Abstract

The research field of crisis informatics examines, amongst others, the potentials and barriers of social media use during disasters and emergencies. Social media allow emergency services to receive valuable information (e.g., eyewitness reports, pictures, or videos) from social media. However, the vast amount of data generated during large-scale incidents can lead to issue of information overload. Research indicates that supervised machine learning techniques are suitable for identifying relevant messages and filter out irrelevant messages, thus mitigating information overload. Still, they require a considerable amount of labeled data, clear criteria for relevance classification, a usable interface to facilitate the labeling process and a mechanism to rapidly deploy retrained classifiers.

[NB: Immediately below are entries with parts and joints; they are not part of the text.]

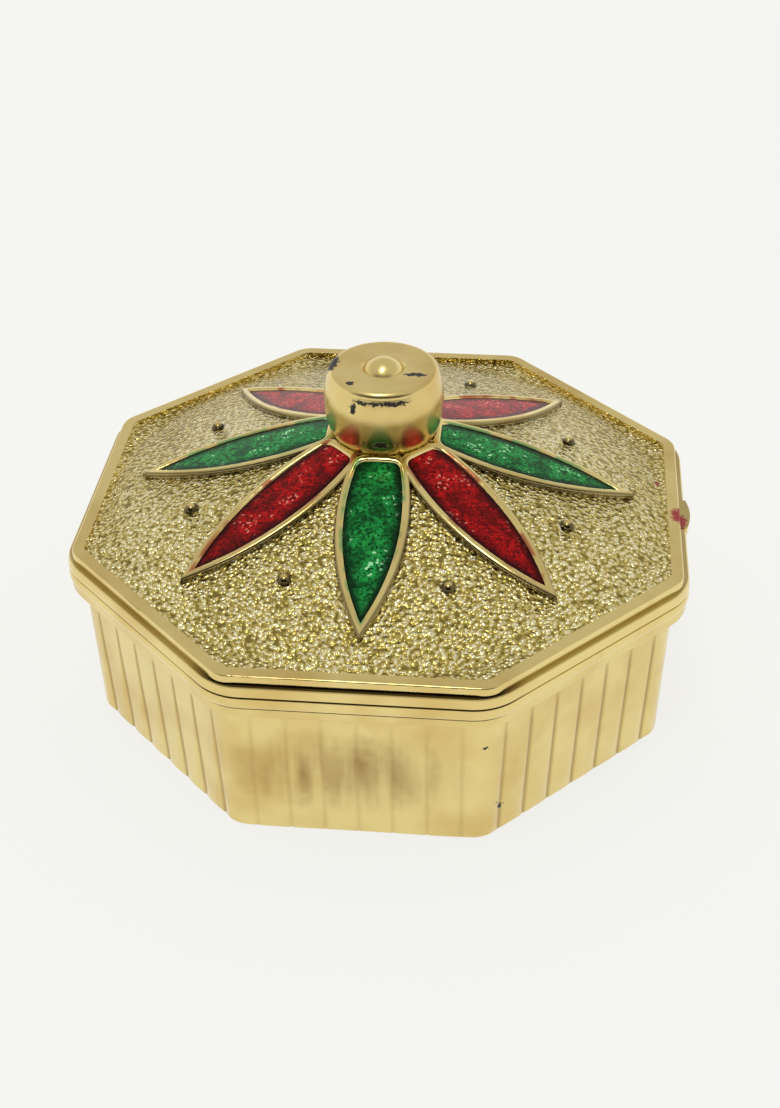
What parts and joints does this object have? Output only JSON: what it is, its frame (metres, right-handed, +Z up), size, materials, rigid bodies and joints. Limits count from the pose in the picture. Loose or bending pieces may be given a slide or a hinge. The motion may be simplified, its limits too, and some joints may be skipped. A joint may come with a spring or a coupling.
{
  "type": "sindoor box",
  "caption": "Low octagonal gold-plated plastic box with fluted sides; the coned lid with enamelled leaves and a round knob lifts straight off.",
  "frame": {"origin": "middle of the underside, at the bottom centre of the tray", "axes": "+Z up through the knob, -Y towards the front side of the octagon, +X to the right"},
  "size_m": [0.07, 0.0696, 0.0405],
  "materials": {
    "plated_tray": "gold vacuum-metallised moulded plastic, bright, with fine vertical flutes",
    "plated_lid": "gold vacuum-metallised moulded plastic, grained field, smooth bright mouldings",
    "plated_knob": "gold vacuum-metallised moulded plastic, bright, plating chipped at the edges",
    "enamel_green": "translucent green glitter lacquer, poured and glossy",
    "enamel_red": "translucent deep red glitter lacquer, poured and glossy"
  },
  "bodies": {
    "tray": {"base_shell": "plated_tray"},
    "lid": {"lid_shell": "plated_lid", "knob": "plated_knob", "enamel_front_green": "enamel_green", "enamel_front_right_red": "enamel_red", "enamel_right_green": "enamel_green", "enamel_back_right_red": "enamel_red", "enamel_back_green": "enamel_green", "enamel_back_left_red": "enamel_red", "enamel_left_green": "enamel_green", "enamel_front_left_red": "enamel_red"}
  },
  "joints": [
    {"name": "lid_lift", "type": "slide", "parent": "tray", "child": "lid", "axis": [0, 0, 1], "range_m": [0, 0.03]}
  ]
}
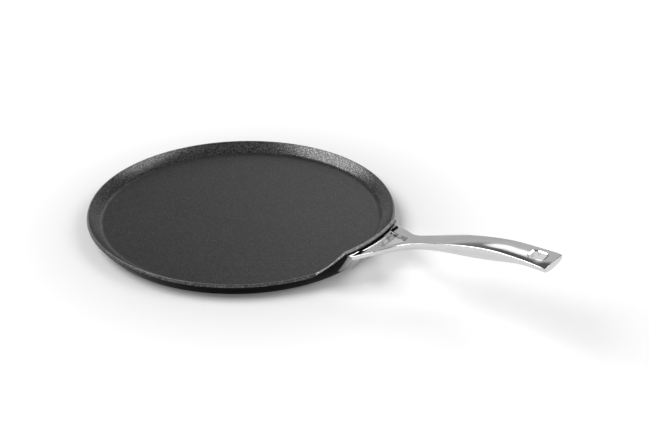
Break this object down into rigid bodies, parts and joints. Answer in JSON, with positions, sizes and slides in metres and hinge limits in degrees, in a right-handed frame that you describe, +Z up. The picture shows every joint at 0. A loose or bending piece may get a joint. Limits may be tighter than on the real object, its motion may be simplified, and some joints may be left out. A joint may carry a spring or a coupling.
{
  "type": "crepe pan",
  "caption": "Low round crepe pan with a non-stick inside, a raised tab on its rim, and a long riveted metal handle with a forked root and a hang hole.",
  "frame": {"origin": "centre of the flat resting face under the pan", "axes": "+X from the pan's centre along the handle, +Z up from the resting face"},
  "size_m": [0.4643, 0.2856, 0.0687],
  "materials": {
    "coated_aluminium": "dark non-stick coating with fine light specks",
    "base_steel": "spun, satin",
    "polished_steel": "mirror polished stainless steel",
    "rivet_steel": "satin"
  },
  "bodies": {
    "root": {"pan_body": "coated_aluminium", "base_disc": "base_steel", "handle": "polished_steel", "rivet_left": "rivet_steel", "rivet_right": "rivet_steel"}
  },
  "joints": []
}
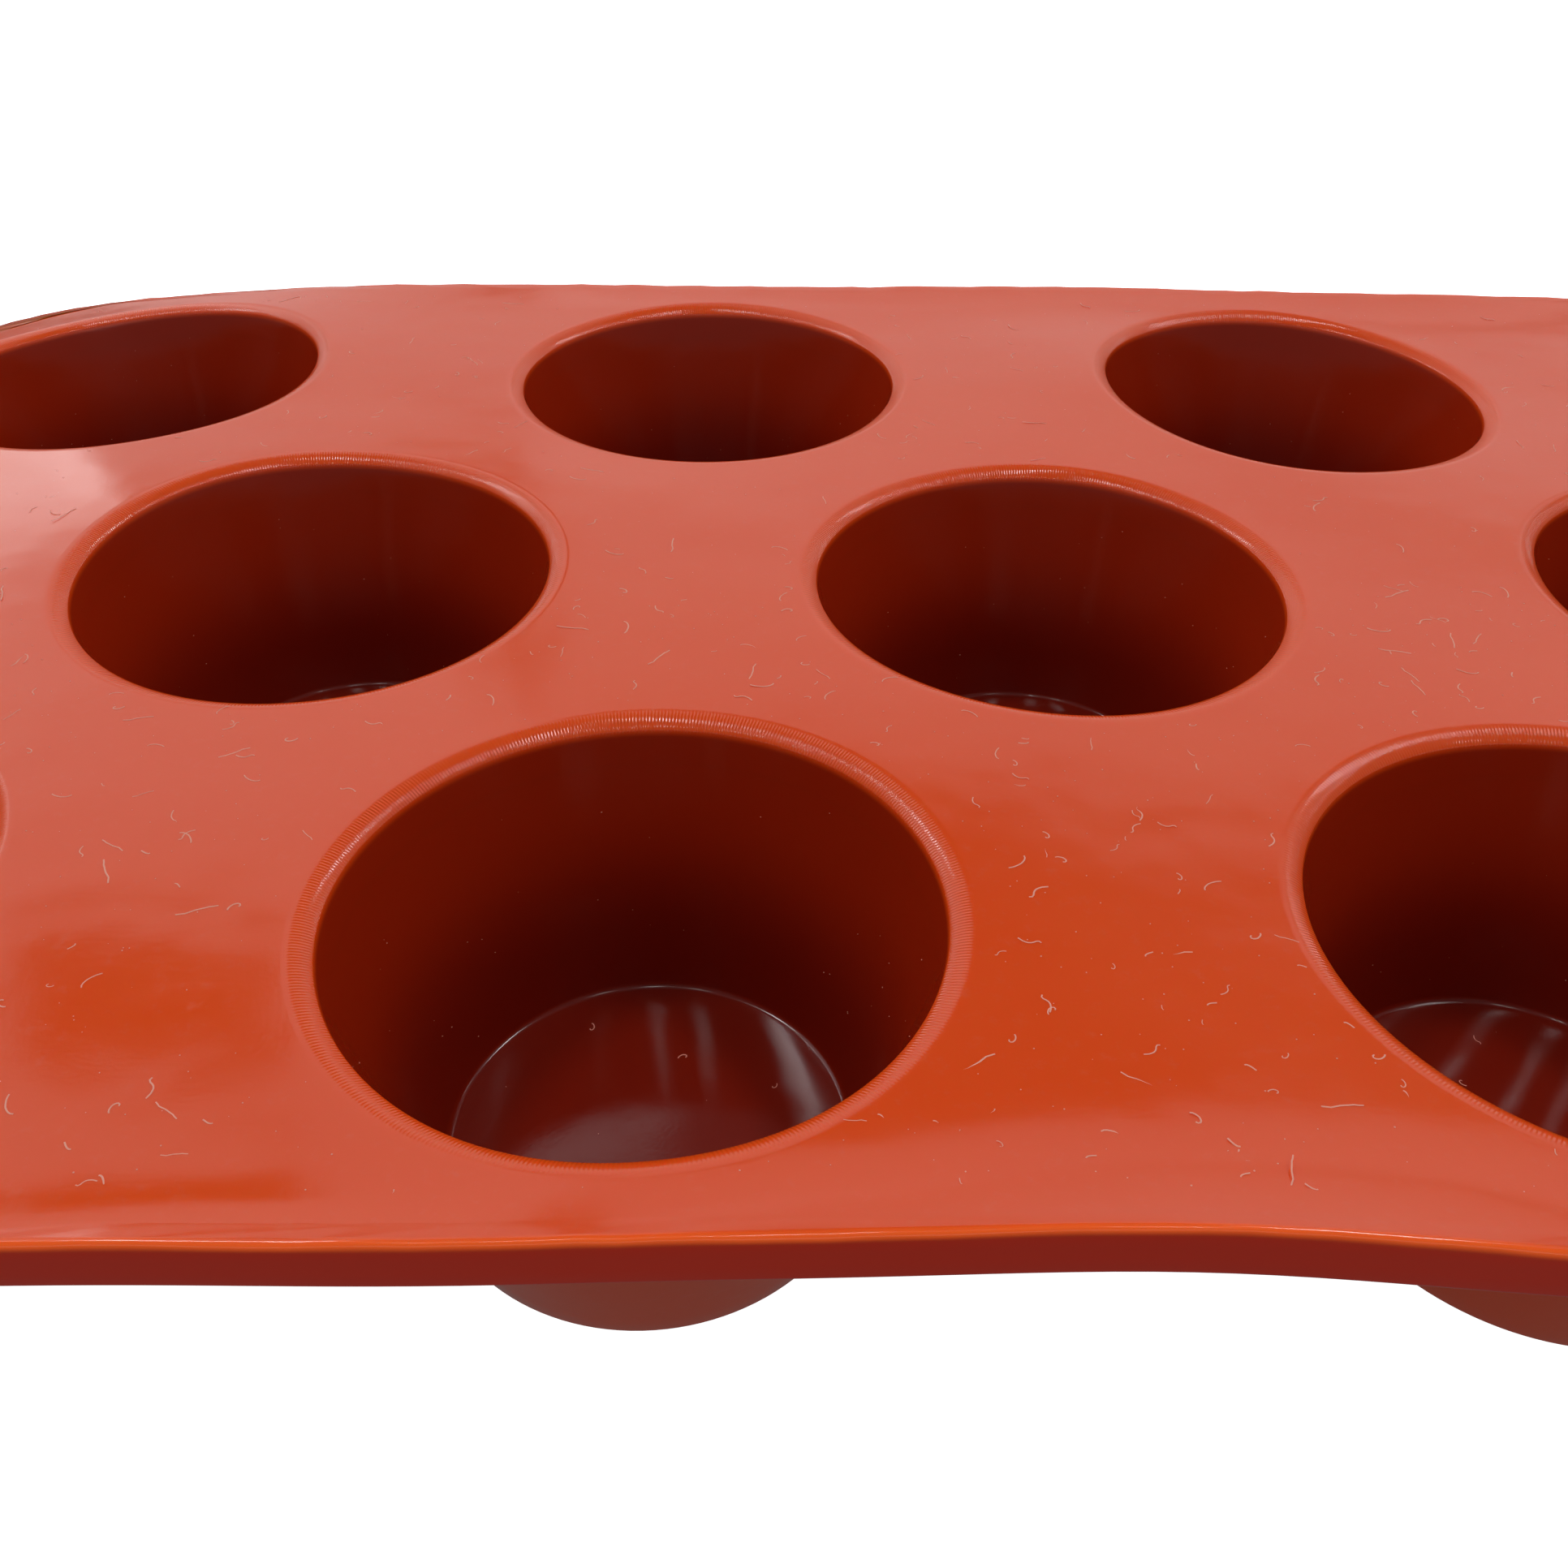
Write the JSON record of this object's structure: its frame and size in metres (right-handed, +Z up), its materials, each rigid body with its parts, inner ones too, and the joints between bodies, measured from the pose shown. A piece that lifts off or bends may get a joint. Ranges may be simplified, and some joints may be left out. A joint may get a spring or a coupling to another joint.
{
  "type": "muffin mould",
  "caption": "Flexible silicone muffin mould: tapered round cups in staggered rows, hung from a flat deck with a turned-down rim.",
  "frame": {"origin": "on the flat base of the middle cup, at its centre, which is also the middle of the mould's outline", "axes": "+X along the rows of cups (the mould's length), +Y from the front row to the back row, +Z up, out of the cups' mouths"},
  "size_m": [0.3, 0.175, 0.0295],
  "materials": {
    "silicone_deck": "satin terracotta-red silicone, slightly see-through where it is thin",
    "silicone_cup": "smooth, glossier terracotta-red silicone"
  },
  "bodies": {
    "root": {"deck": "silicone_deck", "rim": "silicone_deck", "cup_front_1": "silicone_cup", "cup_front_2": "silicone_cup", "cup_front_3": "silicone_cup", "cup_front_4": "silicone_cup", "cup_middle_1": "silicone_cup", "cup_middle_2": "silicone_cup", "cup_middle_3": "silicone_cup", "cup_back_1": "silicone_cup", "cup_back_2": "silicone_cup", "cup_back_3": "silicone_cup", "cup_back_4": "silicone_cup"}
  },
  "joints": []
}
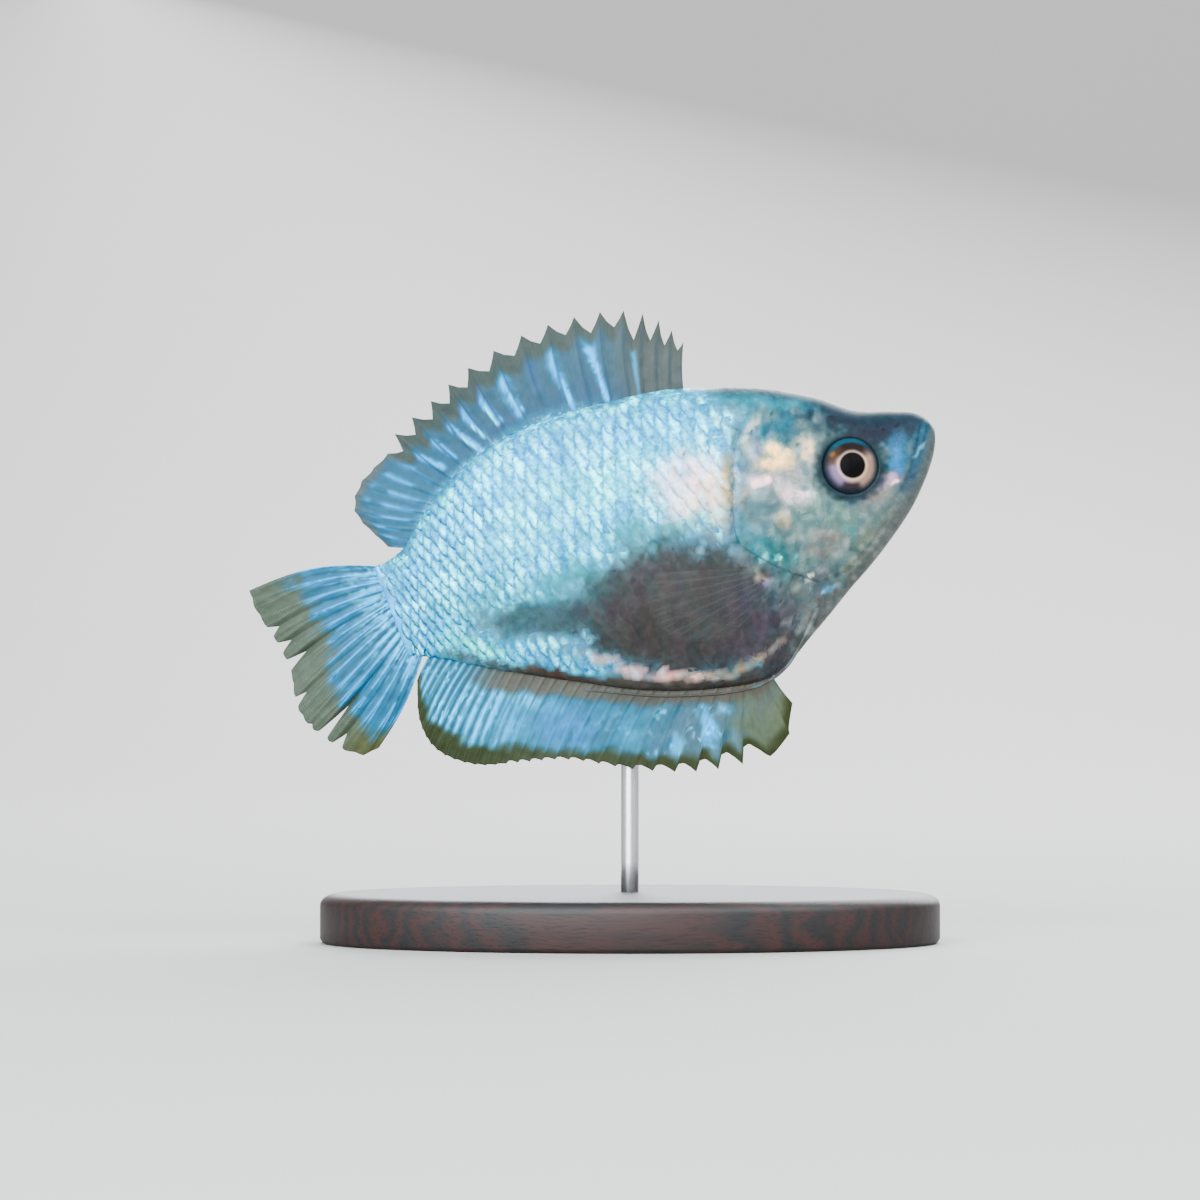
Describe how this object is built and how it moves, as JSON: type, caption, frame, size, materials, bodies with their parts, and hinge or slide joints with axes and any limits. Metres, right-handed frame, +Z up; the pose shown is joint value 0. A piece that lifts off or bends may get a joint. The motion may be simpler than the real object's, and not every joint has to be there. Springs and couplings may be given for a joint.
{
  "type": "dwarf gourami display model",
  "caption": "Life-size display model of a pale blue dwarf gourami with its fins spread, held nose-up by one rod over an oval base.",
  "frame": {"origin": "centre of the stand base's underside", "axes": "+X towards the snout, along the body as seen from above; +Y to the fish's left; +Z up"},
  "size_m": [0.0692, 0.038, 0.0633],
  "materials": {
    "skin": "pearly scales, pale blue with teal, silver and pink",
    "fin": "pearly blue membrane with an olive grey edge",
    "clear_fin": "glassy, nearly clear membrane and thread",
    "eye": "wet gloss, pink gold iris round a black pupil",
    "stand_wood": "dark turned walnut, satin oil",
    "stand_steel": "fine brushed"
  },
  "bodies": {
    "root": {"head": "skin", "gill_cover_left": "skin", "gill_cover_right": "skin", "trunk": "skin", "tail_stalk": "skin", "eye_left": "eye", "eye_right": "eye", "dorsal_fin": "fin", "anal_fin": "fin", "tail_fin": "fin", "pectoral_fin_left": "clear_fin", "pectoral_fin_right": "clear_fin", "pelvic_thread_left": "clear_fin", "pelvic_thread_right": "clear_fin", "stand_base": "stand_wood", "stand_rod": "stand_steel"}
  },
  "joints": []
}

To overcome these issues, we present (1) a system for social media monitoring, analysis and relevance classification, (2) abstract and precise criteria for relevance classification in social media during disasters and emergencies, (3) the evaluation of a well-performing Random Forest algorithm for relevance classification incorporating metadata from social media into a batch learning approach (e.g., 91.28%/89.19% accuracy, 98.3%/89.6% precision and 80.4%/87.5% recall with a fast training time with feature subset selection on the European floods/BASF SE incident datasets), as well as (4) an approach and preliminary evaluation for relevance classification including active, incremental and online learning to reduce the amount of required labeled data and to correct misclassifications of the algorithm by feedback classification. Using the latter approach, we achieved a well-performing classifier based on the European floods dataset by only requiring a quarter of labeled data compared to the traditional batch learning approach. Despite a lesser effect on the BASF SE incident dataset, still a substantial improvement could be determined.